DETROIT >> A road trip in the middle of the holiday season is never ideal for any team. But for the Detroit Pistons, a four-game West Coast road trip made their players feel like they were a part of a close-knit family.
“We are a lot of class-act guys who care about the game and work hard,” Pistons forward Tobias Harris said. “We are a young group as well, and there are a lot of similarities we share. We have good chemistry. We are a team that wants to win and come together and figure out the best way we can get it done as a group.”
The Pistons spent most of the Christmas holiday bonding on the road, playing video games, or having meaningful conversations on the team plane. Due to the variety of styles in the locker room, the players did nearly everything together except for sharing music.
“It is not a good mix,” Harris said. “I call it ‘crash-out music,’ it is what they are playing these days. Sometimes, you have to deal with all of the hollering.”
Their time together away from the court became an essential reason for the strong cohesion that led to their recent 3-1 record on a four-game road trip.
It marked the Pistons’ most successful Western swing in nearly two decades. The 2008-09 season was the last time Detroit won at least three games during a road trip out West.
Cade Cunningham continued to play at an All-NBA-worthy caliber while the team made positive strides on both ends. The Pistons’ success away from home pleased coach J.B. Bickerstaff. He believed his team achieved a handful of “quality wins.” However, one of the most critical lessons Bickerstaff believed his team had obtained was how to win close games in the fourth quarter.
“It’s the process of understanding what we needed to do as the year went on,” Bickerstaff said. “Our guys have bought into what we are trying to do, and I give them a ton of credit. They believe in one another, and they trust one another … guys know what we are capable of when you do it correctly.”
Each of the Pistons’ road victories went down to the wire. They held off the respective late-game heroics of Kevin Durant and LeBron James in wins against the Phoenix Suns and Los Angeles Lakers. Thursday night at the Golden 1 Center, they pulled off an improbable comeback against the Sacramento Kings.
The Pistons battled back from a 19-point deficit and trailed 113-110 with 11 seconds remaining. Jaden Ivey came up huge for Detroit in the final seconds by connecting on an And-1 3-point field goal and game-winning foul shot to secure a 114-113 win.
However, before heading west, the Pistons were mediocre in clutch situations. If not for several late-game mishaps, they would be sitting comfortably in the Eastern Conference halfway through the season. In 14 games before the trip, Detroit either trailed or held the lead by five points or fewer within the final five minutes of the fourth quarter, producing a 6-8 record.

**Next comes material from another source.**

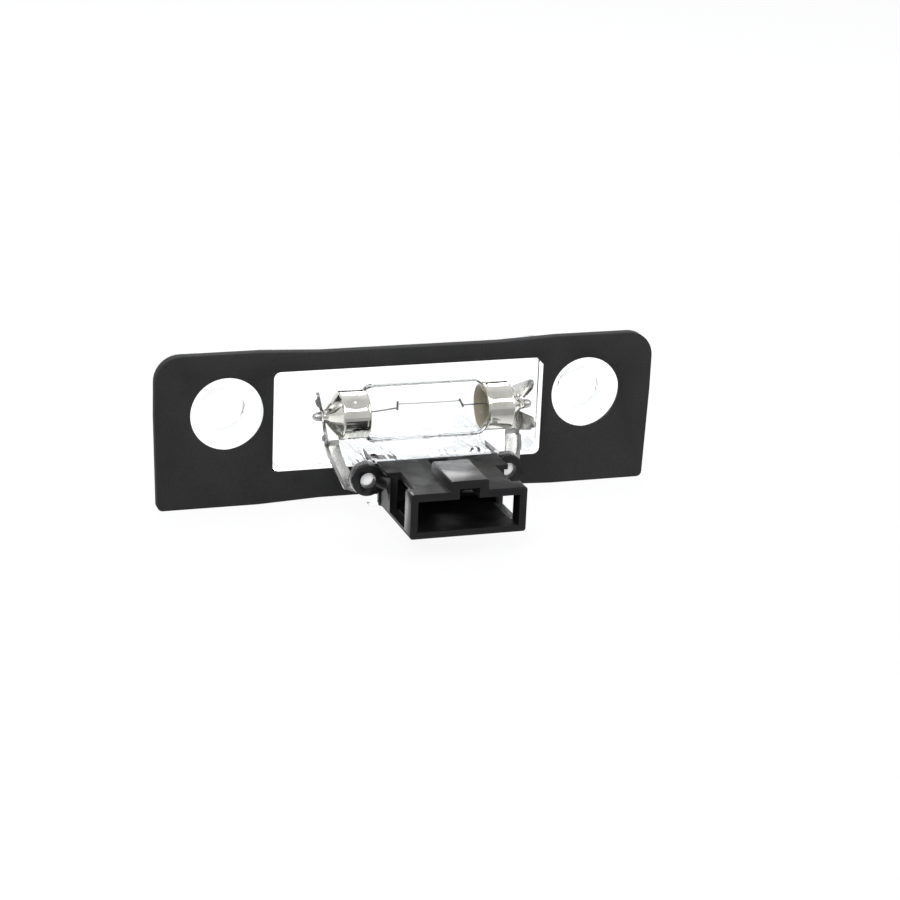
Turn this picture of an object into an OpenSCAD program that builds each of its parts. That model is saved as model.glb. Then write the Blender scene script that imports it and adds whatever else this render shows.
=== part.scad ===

“I thought this road trip was great for us,” Harris said. “We had a lot of things we emphasized and focused on, in which I thought we made progress. To be on the road and figuring out ways to win games and to close games are the biggest things. It showed the team’s unity and how we were able to come together. Those types of road trips build a lot of momentum.”
The Pistons were thrilled with their late-game execution improvements, but Bickerstaff said the team is not a finished product.

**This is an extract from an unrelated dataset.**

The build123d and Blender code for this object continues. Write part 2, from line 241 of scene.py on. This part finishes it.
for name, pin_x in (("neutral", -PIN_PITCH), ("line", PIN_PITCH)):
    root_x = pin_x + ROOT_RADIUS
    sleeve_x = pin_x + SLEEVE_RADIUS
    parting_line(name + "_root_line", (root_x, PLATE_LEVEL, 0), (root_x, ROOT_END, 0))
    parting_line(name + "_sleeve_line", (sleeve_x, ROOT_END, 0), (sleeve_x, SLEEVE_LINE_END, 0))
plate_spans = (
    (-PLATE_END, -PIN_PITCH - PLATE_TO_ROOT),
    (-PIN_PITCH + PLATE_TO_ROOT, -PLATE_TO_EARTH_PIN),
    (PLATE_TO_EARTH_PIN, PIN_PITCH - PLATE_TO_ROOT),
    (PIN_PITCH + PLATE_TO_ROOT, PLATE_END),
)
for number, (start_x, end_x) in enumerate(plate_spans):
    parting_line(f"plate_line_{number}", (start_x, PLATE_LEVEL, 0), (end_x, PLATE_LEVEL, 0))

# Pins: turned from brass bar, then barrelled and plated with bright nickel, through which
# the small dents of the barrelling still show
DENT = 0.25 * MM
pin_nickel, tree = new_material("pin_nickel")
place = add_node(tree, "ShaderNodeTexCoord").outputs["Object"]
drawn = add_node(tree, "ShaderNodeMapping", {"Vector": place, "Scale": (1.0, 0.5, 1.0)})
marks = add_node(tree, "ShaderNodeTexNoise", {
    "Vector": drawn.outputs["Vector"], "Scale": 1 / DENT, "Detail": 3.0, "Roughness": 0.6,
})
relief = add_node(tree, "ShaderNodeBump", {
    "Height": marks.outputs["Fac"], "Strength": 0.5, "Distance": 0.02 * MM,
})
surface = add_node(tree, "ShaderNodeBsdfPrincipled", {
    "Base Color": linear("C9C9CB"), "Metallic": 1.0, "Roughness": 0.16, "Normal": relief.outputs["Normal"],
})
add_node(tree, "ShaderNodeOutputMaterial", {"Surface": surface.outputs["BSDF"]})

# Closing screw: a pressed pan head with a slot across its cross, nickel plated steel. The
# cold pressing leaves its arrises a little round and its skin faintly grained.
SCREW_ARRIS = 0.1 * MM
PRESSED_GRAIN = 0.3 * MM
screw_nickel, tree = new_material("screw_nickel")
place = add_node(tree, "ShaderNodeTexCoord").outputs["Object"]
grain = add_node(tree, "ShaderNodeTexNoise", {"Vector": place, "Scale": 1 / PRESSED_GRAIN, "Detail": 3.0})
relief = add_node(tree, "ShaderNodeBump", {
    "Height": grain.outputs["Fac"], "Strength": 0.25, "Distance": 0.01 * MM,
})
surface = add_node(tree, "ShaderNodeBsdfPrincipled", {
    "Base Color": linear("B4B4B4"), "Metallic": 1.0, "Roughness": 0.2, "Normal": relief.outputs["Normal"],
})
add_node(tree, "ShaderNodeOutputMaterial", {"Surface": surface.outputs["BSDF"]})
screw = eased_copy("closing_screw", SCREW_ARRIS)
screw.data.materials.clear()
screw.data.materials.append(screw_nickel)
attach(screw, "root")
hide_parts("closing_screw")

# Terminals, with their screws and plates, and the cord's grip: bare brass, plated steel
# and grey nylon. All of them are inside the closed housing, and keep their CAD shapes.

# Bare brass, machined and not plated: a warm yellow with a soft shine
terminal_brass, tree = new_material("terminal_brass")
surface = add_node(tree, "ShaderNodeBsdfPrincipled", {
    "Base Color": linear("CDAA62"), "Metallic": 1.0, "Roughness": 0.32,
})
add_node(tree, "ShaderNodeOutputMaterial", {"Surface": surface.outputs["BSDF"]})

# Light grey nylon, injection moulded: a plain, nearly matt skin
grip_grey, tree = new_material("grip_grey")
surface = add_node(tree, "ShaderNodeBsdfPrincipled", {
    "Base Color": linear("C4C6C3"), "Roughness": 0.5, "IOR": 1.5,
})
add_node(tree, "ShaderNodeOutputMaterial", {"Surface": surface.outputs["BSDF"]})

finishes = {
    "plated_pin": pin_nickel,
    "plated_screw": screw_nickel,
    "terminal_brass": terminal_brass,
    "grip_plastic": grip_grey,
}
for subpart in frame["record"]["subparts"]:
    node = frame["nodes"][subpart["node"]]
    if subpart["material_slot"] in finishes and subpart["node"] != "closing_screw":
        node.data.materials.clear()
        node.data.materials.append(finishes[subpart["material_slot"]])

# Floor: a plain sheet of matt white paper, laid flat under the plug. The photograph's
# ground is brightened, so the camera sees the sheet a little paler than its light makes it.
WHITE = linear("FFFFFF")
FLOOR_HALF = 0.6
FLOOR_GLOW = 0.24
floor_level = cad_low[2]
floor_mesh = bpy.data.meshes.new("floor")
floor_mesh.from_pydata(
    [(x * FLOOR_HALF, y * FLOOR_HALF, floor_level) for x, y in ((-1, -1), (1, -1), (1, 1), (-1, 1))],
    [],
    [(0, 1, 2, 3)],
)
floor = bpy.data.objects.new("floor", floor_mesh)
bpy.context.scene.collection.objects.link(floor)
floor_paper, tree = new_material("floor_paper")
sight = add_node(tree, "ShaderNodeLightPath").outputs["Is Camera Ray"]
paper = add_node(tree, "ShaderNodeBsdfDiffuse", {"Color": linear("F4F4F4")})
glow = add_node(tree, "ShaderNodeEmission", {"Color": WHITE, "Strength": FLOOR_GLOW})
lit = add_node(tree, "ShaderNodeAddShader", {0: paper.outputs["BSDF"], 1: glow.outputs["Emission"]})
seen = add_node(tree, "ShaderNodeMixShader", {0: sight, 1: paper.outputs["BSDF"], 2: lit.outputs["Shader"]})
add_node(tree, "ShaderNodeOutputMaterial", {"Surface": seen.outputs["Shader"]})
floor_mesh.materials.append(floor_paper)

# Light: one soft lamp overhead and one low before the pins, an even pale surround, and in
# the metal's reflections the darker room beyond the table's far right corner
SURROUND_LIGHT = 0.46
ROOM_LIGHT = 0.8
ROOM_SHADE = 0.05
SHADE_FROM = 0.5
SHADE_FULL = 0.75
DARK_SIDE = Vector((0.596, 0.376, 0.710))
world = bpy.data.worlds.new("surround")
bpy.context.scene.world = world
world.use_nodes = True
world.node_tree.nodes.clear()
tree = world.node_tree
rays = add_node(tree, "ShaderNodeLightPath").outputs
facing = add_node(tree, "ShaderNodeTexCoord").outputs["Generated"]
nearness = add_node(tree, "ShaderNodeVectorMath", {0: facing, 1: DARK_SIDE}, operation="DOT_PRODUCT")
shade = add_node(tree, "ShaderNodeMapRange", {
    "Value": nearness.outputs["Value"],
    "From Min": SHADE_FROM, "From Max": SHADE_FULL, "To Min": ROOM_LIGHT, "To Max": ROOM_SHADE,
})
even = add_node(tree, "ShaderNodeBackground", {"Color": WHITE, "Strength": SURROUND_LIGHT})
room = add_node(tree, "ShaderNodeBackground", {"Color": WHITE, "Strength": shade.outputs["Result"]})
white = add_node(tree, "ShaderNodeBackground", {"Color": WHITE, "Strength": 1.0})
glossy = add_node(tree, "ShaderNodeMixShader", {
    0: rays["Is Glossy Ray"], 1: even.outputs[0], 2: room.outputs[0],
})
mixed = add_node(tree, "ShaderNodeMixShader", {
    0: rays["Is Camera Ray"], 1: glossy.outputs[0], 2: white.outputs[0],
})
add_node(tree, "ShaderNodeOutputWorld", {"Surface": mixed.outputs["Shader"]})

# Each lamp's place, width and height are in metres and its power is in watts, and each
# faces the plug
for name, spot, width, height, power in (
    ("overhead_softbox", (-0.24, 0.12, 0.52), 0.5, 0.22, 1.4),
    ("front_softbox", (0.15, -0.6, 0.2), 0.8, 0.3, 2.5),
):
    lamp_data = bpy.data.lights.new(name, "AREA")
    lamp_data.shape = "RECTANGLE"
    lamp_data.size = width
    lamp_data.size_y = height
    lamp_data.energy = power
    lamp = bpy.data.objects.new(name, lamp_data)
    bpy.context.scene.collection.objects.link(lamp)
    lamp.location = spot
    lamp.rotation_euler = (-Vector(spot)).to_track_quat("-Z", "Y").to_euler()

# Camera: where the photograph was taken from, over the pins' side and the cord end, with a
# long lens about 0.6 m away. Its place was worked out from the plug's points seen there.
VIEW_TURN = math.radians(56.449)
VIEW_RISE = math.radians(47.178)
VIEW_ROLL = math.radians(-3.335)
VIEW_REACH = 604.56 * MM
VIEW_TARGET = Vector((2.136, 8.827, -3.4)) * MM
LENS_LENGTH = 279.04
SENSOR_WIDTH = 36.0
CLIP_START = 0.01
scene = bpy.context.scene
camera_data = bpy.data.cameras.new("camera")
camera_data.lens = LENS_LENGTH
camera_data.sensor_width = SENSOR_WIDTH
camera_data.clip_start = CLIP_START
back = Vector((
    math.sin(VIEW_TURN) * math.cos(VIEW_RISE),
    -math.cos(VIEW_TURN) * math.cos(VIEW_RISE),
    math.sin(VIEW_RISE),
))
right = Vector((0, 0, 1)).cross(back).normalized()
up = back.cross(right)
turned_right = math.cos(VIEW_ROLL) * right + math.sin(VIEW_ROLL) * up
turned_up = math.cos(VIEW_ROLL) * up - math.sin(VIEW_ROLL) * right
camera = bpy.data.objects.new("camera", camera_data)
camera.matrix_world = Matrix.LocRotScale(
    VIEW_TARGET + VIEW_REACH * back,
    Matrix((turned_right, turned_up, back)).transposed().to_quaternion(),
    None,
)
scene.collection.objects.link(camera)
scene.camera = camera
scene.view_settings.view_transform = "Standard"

Eight of the Pistons’ next 10 games will be at Little Caesars Arena, starting tonight against the Orlando Magic. Bickerstaff aims to use the lengthy time at home to continue working to eliminate the team’s blunders as they hold postseason aspirations.
“It is going to be good for us,” Bickerstaff said. “The last trip was long to be out on the road, so it is going to be great to be at home and play in front of our fans, try to gain some momentum around the city. Hopefully, people can recognize what we are doing and how we are growing and get some people in the building. … Being at home. Being on our practice floor, all of those things give us extra time to do what we need to do.”
Harris believes the Pistons are capable of ending the franchise’s six-year playoff drought. Every player in the locker room shares this objective, with music being the team’s only disagreement.
“Tim (Hardaway Jr.) and I are on the same vibe in terms of music,” Harris said. “J.D. (Jalen Duren) actually has a good selection of music, but he can go off the rail sometimes. Ron (Holland II) also has some good music taste. But he also has a lot of the young guys’ stuff.”